The piece in question uses the term "ark head" (as in "Noah's Ark") to refer to a state of mind in which everything seems to be going sideways, the world is bizarre and incomprehensible, things are unnerving and scary and changing so rapidly we can't keep up, and so for some of us (perhaps even most of us, to varying degrees) the most rational (or reflexive) thing to do is load up our personal ark, focus on whatever we can understand and do something about, and let the rest be washed away by the flood.
It's sort of like sticking one's head in the sand ("ostriching"?) except instead of just ignoring all the bad stuff, we pull our range of concern—what we allow ourselves to think about and consider doing something about—ever-inward, until we find a range of consideration that's tolerable, sustainable, and do-something-about-able.
I tend to believe we're better able to handle things at smaller, more local scales when we maintain an awareness and understanding of macro-scale happenings (all the local effort in the world won't save us from a world war or meteor impact, and federal elections can shape our lives whether or not we choose to participate in them), but I absolutely understand the impulse to reduce the scale of our perceptual world when things seem too big, complex, weird, and scary to deal with healthily.
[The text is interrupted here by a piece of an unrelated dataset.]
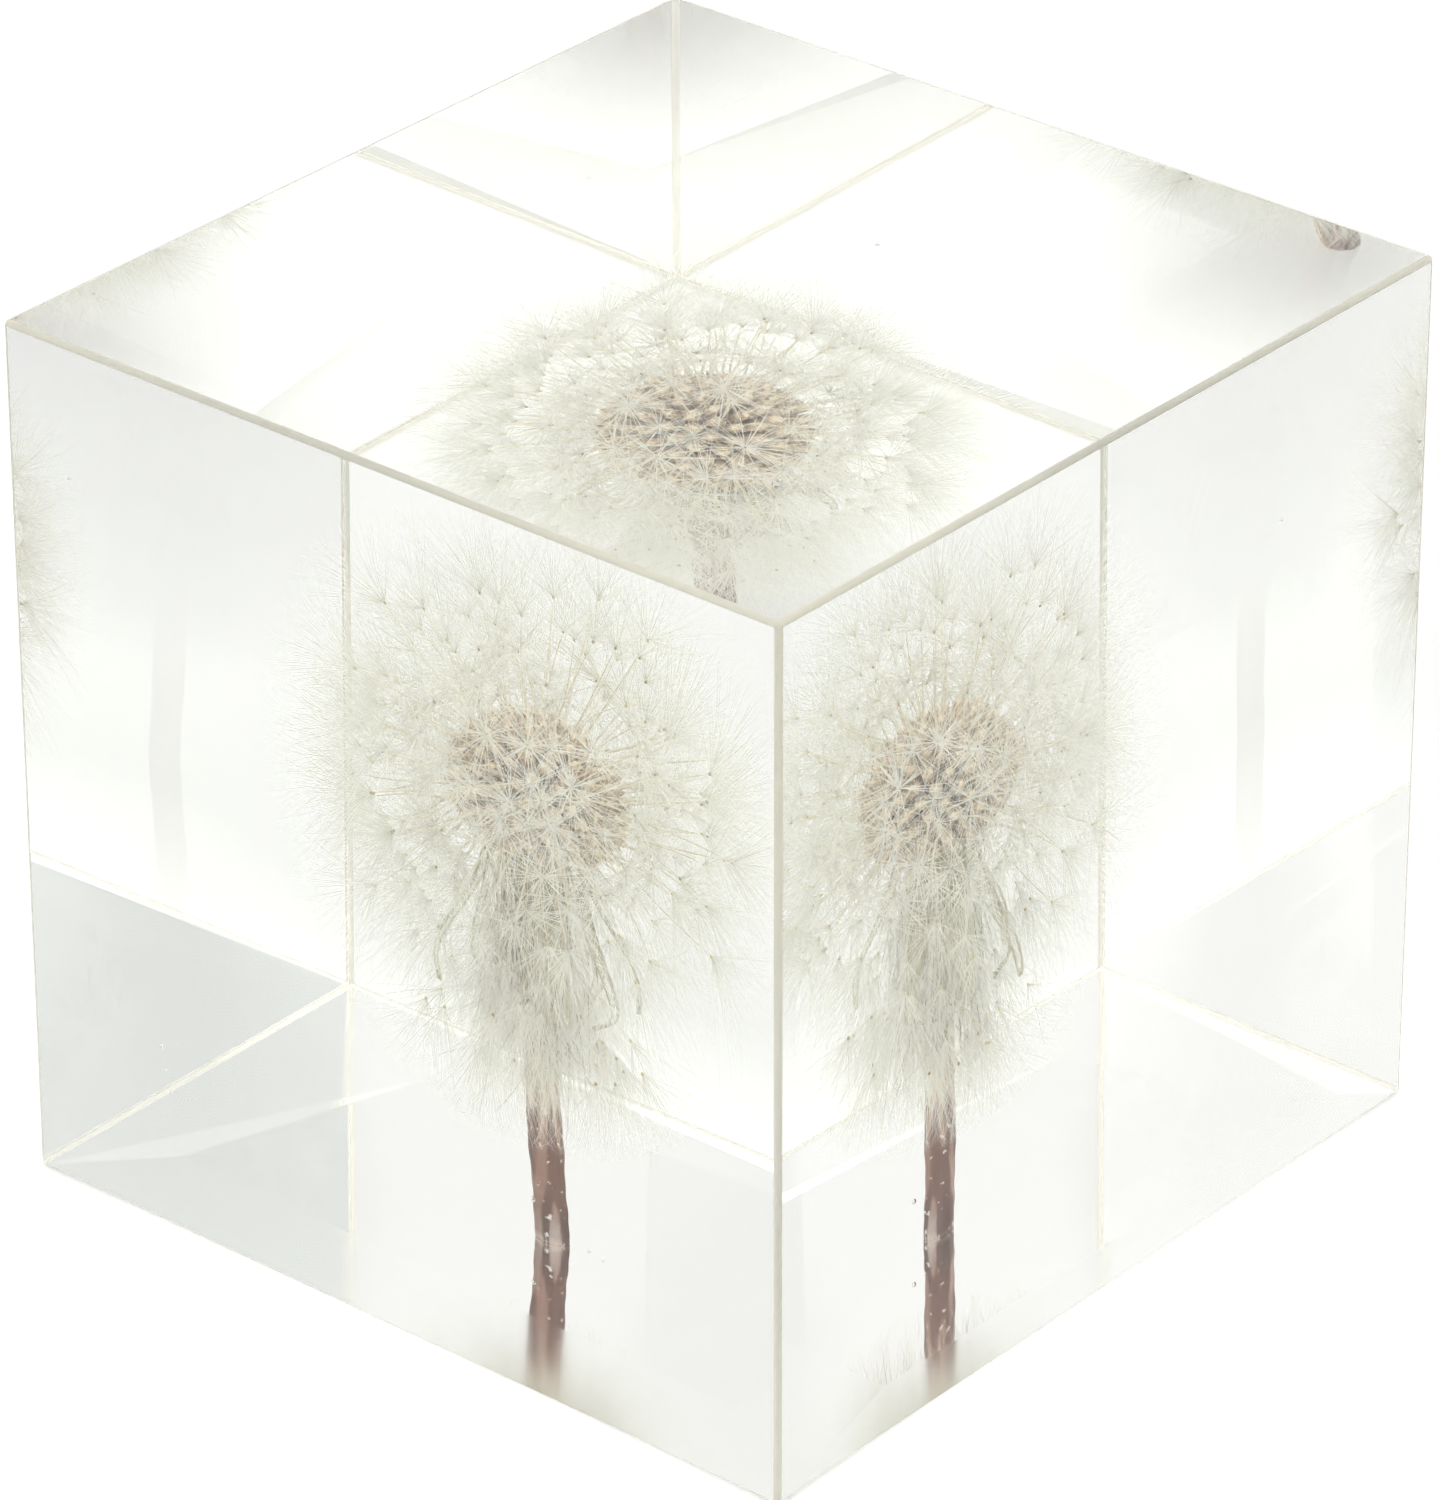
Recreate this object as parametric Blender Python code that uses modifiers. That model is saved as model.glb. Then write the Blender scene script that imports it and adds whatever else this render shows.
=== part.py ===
"""A dandelion clock cast in a block of clear resin.

The block is nearly a cube, with softly rounded edges. It is parted into a front and a back half,
which close around one pocket. In the pocket stands the dandelion: its stem, the head with its
seeds and their beaks, the turned-down bracts under the head, and the globe of pappus.
Lengths are in metres, +Z is up, and the origin is the middle of the block's base.
"""

import math
import random

import bmesh
import bpy
from mathutils import Matrix, Vector

# Block
BLOCK_SIZE = Vector((0.0600, 0.0617, 0.0588))
EDGE_RADIUS = 0.0007
EDGE_SEGMENTS = 3
GAP = 0.0003
PARTING_Y = -0.0005

# Head: the ball of seeds is wider than it is tall
HEAD_CENTRE = Vector((-0.0012, -0.0003, 0.0308))
BALL_RADIUS = 0.0069
BALL_HALF_HEIGHT = 0.00525
# The receptacle is a dome on a collar, as distance from the head's axis and height above its centre
RECEPTACLE_RADIUS = 0.00345
RECEPTACLE_HEIGHT = 0.0026
RECEPTACLE_STEPS = 16
DOME_POINTS = 4
COLLAR_RADIUS = 0.0026
COLLAR_WAIST = -0.00245
COLLAR_FOOT = -0.0035

# Seeds: one achene each, with its beak; shares are of the ball's radius
SEED_COUNT = 120
SEED_LIMIT = math.radians(134)
SEED_SIDES = 4
SEED_ROOT_SHARE = 0.40
SEED_WIDEST_SHARE = 0.86
SEED_ROOT_RADIUS = 0.00016
SEED_WIDEST_RADIUS = 0.00060
BEAK_RADIUS = 0.00016
BEAK_REACH = 0.0113
BEAK_VARIATION = 0.0009

# Stem: points of its middle line, from the cut foot up to the head
STEM_RADIUS = 0.00133
STEM_ROUTE = [
    Vector((0.0002, -0.0009, GAP)),
    Vector((-0.0003, -0.0005, 0.0045)),
    Vector((-0.0008, -0.0003, 0.0105)),
    Vector((-0.0011, -0.0003, 0.0180)),
    Vector((-0.0012, -0.0003, HEAD_CENTRE.z + COLLAR_FOOT - GAP)),
]
STEM_POINT_COUNT = 12
STEM_BEVEL_RESOLUTION = 3

# Bracts: middle lines as distance from the head's axis and height above its centre
BRACT_LENGTH_STEPS = 7
BRACT_WIDTH = 0.0016
BRACT_TIP_WIDTH = 0.0004
BRACT_THICKNESS = 0.00024
BRACT_KEEL = 0.00018
HANGING_ROUTE = [(0.0021, -0.0039), (0.0024, -0.0070), (0.0027, -0.0110), (0.0023, -0.0145)]
CLASPING_ROUTE = [(0.0021, -0.0039), (0.0023, -0.0075), (0.0024, -0.0130), (0.0021, -0.0183)]
FLARED_ROUTE = [(0.00305, -0.0033), (0.0046, -0.0068), (0.0077, -0.0112), (0.0087, -0.0142)]
CURLED_ROUTE = [(0.00305, -0.0033), (0.0044, -0.0080), (0.0062, -0.0130), (0.0048, -0.0148)]
# Each bract's place around the stem, in degrees from +X, and its route
BRACTS = [
    (-80, HANGING_ROUTE), (-28, CLASPING_ROUTE), (22, HANGING_ROUTE), (74, CLASPING_ROUTE),
    (126, HANGING_ROUTE), (178, CLASPING_ROUTE), (229, HANGING_ROUTE),
    (-52, CURLED_ROUTE), (-3, CURLED_ROUTE), (28, FLARED_ROUTE), (66, CURLED_ROUTE),
    (112, FLARED_ROUTE), (168, CURLED_ROUTE), (215, FLARED_ROUTE),
]

# Globe of pappus: a sphere above, drooping below, with a bell-shaped hollow
GLOBE_RADIUS = 0.0207
GLOBE_DROOP = 0.0243
GLOBE_SEGMENTS = 40
GLOBE_RINGS = 24
TUFT_COUNT = 80
TUFT_SPREAD = math.radians(11)
TUFT_DEPTH = 0.07
HOLLOW_RADIUS = 0.0117
HOLLOW_STEPS = 20
HOLLOW_ARC_POINTS = 6
HOLLOW_ARC_END = math.radians(105)
HOLLOW_BELL = [(0.0112, -0.0075), (0.0106, -0.0130), (0.0082, -0.0172), (0.0040, -0.0200),
               (0.0026, -0.0215), (0.0026, -0.0260)]
POCKET_STEPS = 32
POCKET_RINGS = 16
BORE_RADIUS = STEM_RADIUS + 2 * GAP
BORE_SEGMENTS = 24
CUTTER_MARGIN = 0.01

RANDOM_SEED = 7
MERGE_DISTANCE = 0.00001
GOLDEN_ANGLE = math.pi * (3 - math.sqrt(5))

random.seed(RANDOM_SEED)


def clear_scene():
    for old in list(bpy.data.objects):
        bpy.data.objects.remove(old, do_unlink=True)


def new_collection(name):
    collection = bpy.data.collections.new(name)
    bpy.context.scene.collection.children.link(collection)
    return collection


def new_material(name, colour, roughness, transmission=0.0, ior=1.45):
    material = bpy.data.materials.new(name)
    material.use_nodes = True
    shader = material.node_tree.nodes["Principled BSDF"]
    shader.inputs["Base Color"].default_value = (*colour, 1.0)
    shader.inputs["Roughness"].default_value = roughness
    shader.inputs["Metallic"].default_value = 0.0
    shader.inputs["Transmission Weight"].default_value = transmission
    shader.inputs["IOR"].default_value = ior
    return material


def add_object(name, data, collection, material=None):
    obj = bpy.data.objects.new(name, data)
    collection.objects.link(obj)
    if material:
        data.materials.append(material)
    return obj


def mesh_from_bmesh(name, bm):
    bmesh.ops.recalc_face_normals(bm, faces=bm.faces)
    mesh = bpy.data.meshes.new(name)
    bm.to_mesh(mesh)
    bm.free()
    return mesh


def make_cutter(obj):
    obj.hide_render = True
    obj.display_type = "WIRE"
    return obj


def add_boolean(obj, name, operation, other):
    boolean = obj.modifiers.new(name, "BOOLEAN")
    boolean.operation = operation
    boolean.solver = "EXACT"
    boolean.object = other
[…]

I also think there's something to be said for taking this stance periodically, even if we choose to remain un-arked most of the time.
I have no-news days built into my week, despite spending a lot of my (practical and mental) time with stuff happening on the other side of the planet.
In any case, I think it's a useful term for describing something many of us are going through to varying degrees right now, and sometimes being able to concisely label an otherwise nebulous-seeming concept can help us define and address our relationship with it (and change that relationship, should we choose to do so).